The Vancouver City Council is currently considering whether to refer a ballot measure to the November 2016 ballot that would ask voters to increase their property taxes in order to create a dedicated stream of revenue to pay for building new affordable housing, homeless prevention services, and helping first-time homebuyers make a down payment on a new house.
As the proposal currently stands, the tax would generate approximately $6 million each year for seven years by taxing 36 cents per $1,000 of assessed property value, which equates to about $90 a year for an owner of a $250,000 house.
The tax is part of a set of recommendations developed by the city’s Affordable Housing Task Force, convened by Mayor Tim Leavitt to address the rapid rent increases and shortage of affordable housing in the Vancouver area.
According to Apartment List National Rent Reports, Vancouver has the fastest rent growth of any city in the nation – rents have increased by 16.7 percent in the last year, and the city’s rental housing market has had less than a 2 percent vacancy rate for about 18 months. And, according to city figures, a growing number of households are spending more of their incomes on rent: there are approximately 80,000 households in Vancouver, and a little over 16,000 households spend at least 30 percent of their income on housing costs, while approximately 7,100 homes are “rent-burdened,” meaning that more than 50 percent of the renter’s income is spent on housing costs.
Morgan Shook, a director of ECONorthwest, an economic consulting firm in Portland and Seattle, said a constrained housing market can negatively impact a city’s ability to grow.
“By constraining supply and increasing prices, fewer and fewer people are able to live in productive areas; places just can’t grow,” he said. “By opening up that channel, you put idle productivity that is being priced out and put them in places where there is more economic opportunity.”
But Vancouver’s city council is reticent to refer the property tax to voters without a clearer campaign message and more information.
“The people I’m taking with about this bluntly say ‘no, you cannot reach into my wallet to help other families,’” Councilman Jack Burkman said at the council’s May 2 meeting. “I’m very skeptical we can package this in a way that will actually pass in November. The worst case scenario is that it goes to voters and they say no.”
Burkman suggested waiting until the 2017 ballot. Other council members countered.

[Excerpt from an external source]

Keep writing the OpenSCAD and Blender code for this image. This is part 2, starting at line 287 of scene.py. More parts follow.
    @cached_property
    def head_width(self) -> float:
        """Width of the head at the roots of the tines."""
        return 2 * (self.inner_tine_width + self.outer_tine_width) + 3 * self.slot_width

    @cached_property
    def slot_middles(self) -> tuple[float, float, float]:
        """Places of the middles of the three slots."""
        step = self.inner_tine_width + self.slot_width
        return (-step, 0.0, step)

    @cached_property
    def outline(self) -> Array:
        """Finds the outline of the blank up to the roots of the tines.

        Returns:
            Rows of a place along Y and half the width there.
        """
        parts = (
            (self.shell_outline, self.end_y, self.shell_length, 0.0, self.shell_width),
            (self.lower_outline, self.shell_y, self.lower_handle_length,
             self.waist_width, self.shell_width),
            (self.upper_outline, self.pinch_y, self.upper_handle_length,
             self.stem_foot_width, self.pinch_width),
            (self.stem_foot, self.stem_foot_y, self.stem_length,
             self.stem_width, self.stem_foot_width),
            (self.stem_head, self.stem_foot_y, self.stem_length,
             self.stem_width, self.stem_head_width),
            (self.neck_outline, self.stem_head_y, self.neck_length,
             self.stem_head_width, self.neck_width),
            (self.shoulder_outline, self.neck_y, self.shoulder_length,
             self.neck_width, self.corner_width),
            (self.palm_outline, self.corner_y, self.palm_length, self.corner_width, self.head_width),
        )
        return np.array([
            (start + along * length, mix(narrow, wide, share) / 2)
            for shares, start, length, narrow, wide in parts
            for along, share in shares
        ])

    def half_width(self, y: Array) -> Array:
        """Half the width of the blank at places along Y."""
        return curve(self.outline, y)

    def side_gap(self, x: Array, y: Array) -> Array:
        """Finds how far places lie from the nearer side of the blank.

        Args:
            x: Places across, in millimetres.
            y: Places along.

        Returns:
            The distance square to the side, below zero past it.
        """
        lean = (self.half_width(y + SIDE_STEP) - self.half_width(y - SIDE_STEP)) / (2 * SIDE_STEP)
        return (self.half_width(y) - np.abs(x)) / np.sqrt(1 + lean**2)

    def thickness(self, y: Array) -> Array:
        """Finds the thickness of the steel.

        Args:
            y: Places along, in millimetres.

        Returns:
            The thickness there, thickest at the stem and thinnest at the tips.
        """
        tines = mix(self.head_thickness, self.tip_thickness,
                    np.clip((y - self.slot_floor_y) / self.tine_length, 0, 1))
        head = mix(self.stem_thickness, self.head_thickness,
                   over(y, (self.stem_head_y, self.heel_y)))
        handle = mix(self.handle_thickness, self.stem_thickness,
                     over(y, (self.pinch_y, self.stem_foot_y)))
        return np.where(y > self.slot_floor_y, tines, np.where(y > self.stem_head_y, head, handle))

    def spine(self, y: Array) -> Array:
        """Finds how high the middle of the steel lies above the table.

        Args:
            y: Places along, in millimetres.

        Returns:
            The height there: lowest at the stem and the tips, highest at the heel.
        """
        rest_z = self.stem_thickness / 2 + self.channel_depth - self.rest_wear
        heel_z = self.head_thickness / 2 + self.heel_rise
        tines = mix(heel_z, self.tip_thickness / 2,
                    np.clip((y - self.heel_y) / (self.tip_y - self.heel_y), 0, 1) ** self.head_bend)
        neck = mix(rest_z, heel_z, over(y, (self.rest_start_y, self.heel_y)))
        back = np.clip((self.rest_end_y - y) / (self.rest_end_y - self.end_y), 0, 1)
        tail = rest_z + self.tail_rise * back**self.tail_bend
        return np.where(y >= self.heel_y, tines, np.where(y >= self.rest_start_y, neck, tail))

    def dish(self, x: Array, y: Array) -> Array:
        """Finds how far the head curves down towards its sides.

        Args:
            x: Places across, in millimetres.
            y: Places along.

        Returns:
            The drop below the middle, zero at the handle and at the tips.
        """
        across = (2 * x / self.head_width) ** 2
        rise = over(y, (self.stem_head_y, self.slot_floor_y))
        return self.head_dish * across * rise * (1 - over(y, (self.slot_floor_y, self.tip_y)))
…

“The need needs to be met now,” Councilwoman Alishia Topper said. “Nobody likes to talk about taxes, [but] we have the statistics, we know we have raising rents and a tight rental market.”

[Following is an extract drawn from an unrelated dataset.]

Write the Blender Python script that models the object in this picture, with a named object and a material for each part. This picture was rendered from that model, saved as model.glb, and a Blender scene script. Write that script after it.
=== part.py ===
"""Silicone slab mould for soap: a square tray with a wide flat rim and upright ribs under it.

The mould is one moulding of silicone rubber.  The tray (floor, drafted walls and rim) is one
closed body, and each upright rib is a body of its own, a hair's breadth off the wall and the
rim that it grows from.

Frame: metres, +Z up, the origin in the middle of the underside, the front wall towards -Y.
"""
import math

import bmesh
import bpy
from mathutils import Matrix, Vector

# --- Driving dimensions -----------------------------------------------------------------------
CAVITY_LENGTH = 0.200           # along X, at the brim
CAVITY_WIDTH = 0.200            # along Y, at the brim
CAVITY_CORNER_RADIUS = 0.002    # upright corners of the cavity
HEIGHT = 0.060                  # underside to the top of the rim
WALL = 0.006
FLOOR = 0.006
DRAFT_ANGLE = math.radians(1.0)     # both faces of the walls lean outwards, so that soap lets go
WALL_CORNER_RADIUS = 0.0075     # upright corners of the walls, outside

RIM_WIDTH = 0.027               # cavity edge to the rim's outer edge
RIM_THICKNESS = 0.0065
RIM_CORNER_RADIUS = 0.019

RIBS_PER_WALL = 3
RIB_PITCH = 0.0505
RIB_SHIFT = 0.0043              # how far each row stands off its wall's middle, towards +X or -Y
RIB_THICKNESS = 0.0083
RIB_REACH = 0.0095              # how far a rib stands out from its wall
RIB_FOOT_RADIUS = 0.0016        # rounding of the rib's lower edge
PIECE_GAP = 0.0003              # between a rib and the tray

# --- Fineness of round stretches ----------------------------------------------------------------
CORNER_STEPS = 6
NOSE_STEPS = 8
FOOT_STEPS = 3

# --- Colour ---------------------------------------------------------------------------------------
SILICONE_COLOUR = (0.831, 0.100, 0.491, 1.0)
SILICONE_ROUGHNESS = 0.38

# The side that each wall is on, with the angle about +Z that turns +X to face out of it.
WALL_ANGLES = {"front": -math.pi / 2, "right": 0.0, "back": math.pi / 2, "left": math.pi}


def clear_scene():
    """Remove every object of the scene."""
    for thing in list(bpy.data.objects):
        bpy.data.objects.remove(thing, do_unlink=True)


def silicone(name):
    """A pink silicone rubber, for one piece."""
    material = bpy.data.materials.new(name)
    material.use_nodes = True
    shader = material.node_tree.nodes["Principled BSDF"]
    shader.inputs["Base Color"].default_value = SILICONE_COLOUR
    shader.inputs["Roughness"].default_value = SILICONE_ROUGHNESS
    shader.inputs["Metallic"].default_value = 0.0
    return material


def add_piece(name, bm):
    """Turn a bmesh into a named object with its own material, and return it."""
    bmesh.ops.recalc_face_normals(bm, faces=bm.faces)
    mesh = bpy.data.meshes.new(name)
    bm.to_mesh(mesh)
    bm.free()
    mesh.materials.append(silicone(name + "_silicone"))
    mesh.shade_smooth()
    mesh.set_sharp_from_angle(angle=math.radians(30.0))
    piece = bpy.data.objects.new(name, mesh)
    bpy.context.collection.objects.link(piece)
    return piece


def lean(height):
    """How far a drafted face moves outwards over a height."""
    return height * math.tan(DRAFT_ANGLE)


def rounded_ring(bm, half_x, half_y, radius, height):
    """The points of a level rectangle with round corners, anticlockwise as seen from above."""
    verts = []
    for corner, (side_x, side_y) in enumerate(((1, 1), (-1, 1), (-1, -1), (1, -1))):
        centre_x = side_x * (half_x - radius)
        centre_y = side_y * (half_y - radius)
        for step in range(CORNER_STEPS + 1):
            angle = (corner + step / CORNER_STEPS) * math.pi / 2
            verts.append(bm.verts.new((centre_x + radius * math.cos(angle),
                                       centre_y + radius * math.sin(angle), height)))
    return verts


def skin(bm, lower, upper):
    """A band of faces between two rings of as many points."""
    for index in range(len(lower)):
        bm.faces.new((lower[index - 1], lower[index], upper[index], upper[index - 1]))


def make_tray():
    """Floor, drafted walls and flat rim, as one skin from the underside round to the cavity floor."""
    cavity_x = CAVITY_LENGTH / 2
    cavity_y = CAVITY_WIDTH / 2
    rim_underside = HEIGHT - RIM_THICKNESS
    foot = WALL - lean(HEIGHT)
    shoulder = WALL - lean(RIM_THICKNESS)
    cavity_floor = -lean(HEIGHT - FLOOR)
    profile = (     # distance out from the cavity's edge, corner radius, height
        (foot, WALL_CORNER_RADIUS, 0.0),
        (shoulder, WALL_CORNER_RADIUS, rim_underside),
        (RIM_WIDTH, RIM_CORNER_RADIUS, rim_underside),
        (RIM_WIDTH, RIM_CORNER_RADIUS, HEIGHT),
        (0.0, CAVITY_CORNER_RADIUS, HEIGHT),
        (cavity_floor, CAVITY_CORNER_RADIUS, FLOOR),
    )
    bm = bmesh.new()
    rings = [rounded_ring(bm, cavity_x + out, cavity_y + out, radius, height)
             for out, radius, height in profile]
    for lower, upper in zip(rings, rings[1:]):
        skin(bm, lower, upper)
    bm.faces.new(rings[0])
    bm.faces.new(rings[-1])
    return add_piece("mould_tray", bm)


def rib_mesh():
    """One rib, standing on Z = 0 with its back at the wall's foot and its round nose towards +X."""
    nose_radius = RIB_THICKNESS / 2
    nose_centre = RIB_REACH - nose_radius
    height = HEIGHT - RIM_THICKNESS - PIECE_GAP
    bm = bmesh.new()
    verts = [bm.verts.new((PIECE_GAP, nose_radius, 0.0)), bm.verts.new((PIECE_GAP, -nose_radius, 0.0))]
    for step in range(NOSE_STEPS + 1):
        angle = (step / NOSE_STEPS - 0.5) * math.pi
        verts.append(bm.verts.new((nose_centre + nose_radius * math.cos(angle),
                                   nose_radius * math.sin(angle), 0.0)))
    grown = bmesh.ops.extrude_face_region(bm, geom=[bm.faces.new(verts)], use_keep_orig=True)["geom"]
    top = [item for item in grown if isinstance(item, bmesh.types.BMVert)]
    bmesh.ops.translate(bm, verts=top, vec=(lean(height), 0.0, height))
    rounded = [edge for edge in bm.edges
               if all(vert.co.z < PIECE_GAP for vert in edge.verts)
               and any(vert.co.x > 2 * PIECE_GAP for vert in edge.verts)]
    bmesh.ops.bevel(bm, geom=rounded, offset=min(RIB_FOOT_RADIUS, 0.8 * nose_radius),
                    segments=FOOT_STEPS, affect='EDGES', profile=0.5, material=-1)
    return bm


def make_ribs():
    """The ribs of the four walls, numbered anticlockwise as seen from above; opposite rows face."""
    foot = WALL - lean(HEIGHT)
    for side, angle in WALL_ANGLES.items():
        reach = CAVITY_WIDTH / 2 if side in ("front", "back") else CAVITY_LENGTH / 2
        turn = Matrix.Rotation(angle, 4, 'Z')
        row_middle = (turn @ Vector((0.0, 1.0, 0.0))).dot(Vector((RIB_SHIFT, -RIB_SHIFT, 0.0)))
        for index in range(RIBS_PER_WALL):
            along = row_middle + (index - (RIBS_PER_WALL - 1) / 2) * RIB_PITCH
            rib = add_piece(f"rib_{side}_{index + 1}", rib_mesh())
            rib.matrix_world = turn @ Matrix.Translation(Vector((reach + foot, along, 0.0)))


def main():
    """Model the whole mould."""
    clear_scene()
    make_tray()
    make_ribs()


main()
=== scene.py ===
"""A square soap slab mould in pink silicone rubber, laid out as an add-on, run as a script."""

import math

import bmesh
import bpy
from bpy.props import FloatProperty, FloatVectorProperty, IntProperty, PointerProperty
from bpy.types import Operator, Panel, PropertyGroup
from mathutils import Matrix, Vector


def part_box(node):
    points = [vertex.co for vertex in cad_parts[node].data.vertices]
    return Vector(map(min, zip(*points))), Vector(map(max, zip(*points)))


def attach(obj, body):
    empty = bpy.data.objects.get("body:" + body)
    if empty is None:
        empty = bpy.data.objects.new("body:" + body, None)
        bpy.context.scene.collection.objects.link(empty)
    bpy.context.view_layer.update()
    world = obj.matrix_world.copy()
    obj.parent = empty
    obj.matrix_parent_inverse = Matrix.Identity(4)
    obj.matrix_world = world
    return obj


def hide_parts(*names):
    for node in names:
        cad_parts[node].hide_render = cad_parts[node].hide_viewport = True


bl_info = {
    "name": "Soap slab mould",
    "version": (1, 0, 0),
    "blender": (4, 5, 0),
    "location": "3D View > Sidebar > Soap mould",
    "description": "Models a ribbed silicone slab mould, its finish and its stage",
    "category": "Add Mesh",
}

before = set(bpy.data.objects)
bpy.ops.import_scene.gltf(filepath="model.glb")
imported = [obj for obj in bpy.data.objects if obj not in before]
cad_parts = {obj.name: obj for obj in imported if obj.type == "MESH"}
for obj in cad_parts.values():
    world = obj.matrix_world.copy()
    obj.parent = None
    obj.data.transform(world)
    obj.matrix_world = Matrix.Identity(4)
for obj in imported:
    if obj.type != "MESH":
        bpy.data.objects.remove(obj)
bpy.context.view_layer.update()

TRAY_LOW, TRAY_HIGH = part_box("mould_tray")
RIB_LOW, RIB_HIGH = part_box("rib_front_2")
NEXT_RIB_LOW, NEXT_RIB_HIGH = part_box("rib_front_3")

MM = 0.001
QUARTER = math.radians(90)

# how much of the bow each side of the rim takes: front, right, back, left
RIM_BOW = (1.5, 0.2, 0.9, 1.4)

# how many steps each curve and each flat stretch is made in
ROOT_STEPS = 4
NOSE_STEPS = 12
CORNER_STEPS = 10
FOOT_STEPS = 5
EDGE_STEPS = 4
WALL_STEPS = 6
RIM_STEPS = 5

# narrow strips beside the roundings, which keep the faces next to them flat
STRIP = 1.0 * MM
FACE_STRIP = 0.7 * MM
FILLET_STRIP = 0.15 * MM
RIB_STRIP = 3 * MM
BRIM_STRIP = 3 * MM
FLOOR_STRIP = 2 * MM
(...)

Builders and developers aren’t entirely sold on the idea of the property tax – even if it creates more money for building housing.
Troy Johns, owner of Urban NW Homes, which builds green single-family homes, said Vancouver’s urban growth boundary should be expanded to allow for building more single-family homes and that zoning codes need to be more flexible to allow for building more accessible dwelling units (ADUs) and other types of housing communities.
“It’s hard for me to stand behind a tax when it’s really easy to fix the problem,” he said. “The housing crunch is man made. They have choked the supply down because of the growth boundary lines. If there was more supply, there would be no problem.”
Jack Harroun, owner of Jack Harroun Construction and immediate past president of the Building Industry Association of Clark County, sat on the Affordable Housing Task Force Committee along with Johns and agreed that loosening regulations would help decrease the cost of housing.
Harroun criticized cities for “adopting regulations that keep increasing the cost of housing,” such as adding permitting fees, impact fees for local school districts, transportation, water and sewer and new regulations related to electrical, insulation, and seismic systems and new energy requirements.
Property tax levies around the state
If Vancouver voters passed a property tax levy, it would be the third city in Washington to do so.
Seattle has had a housing levy in place since 1981, which has been approved five times by voters in large margins and generated more than $400 million since its existence. The levy has leveraged other state and federal dollars to build more than 12,500 apartments units.
More recently, in 2013, Bellingham’s voters created the Bellingham Home Fund by a 56 percent margin. As in Seattle, Bellingham’s Home Fund brings in other dollars to the city. According to city figures, for every one dollar generated by local taxes, the Home Fund leverages another seven dollars from state and federal dollars.
“A levy fund is not the only amount going into your community,” Tara Sundin, Bellingham’s community and economic development manager, explained. “We are usually only funding about 10 percent in a project. The rest of [the costs] are being leveraged through private financing, tax credits and state funding.”
According to Shook, property tax levies are “very effective” sources of revenue, adding that “the more local leverage you can bring in, the more you can really access equity.”
Shook said that housing projects that apply for financing through competitive bid processes are more likely to be successful because funders can see there is local investment.
While Bellingham has completed building just 50 out of 400 funded housing units, Sundid said the Home Fund has already lead to urban revitalization. One development, for seniors and formerly homeless people, is located in a neighborhood associated with criminal activity. Now that the building is going in, Sundin said more developers are seeking permits to the build in the area, also.
“We’re seeing that pioneer projects can lead to interest from the development community,” she said.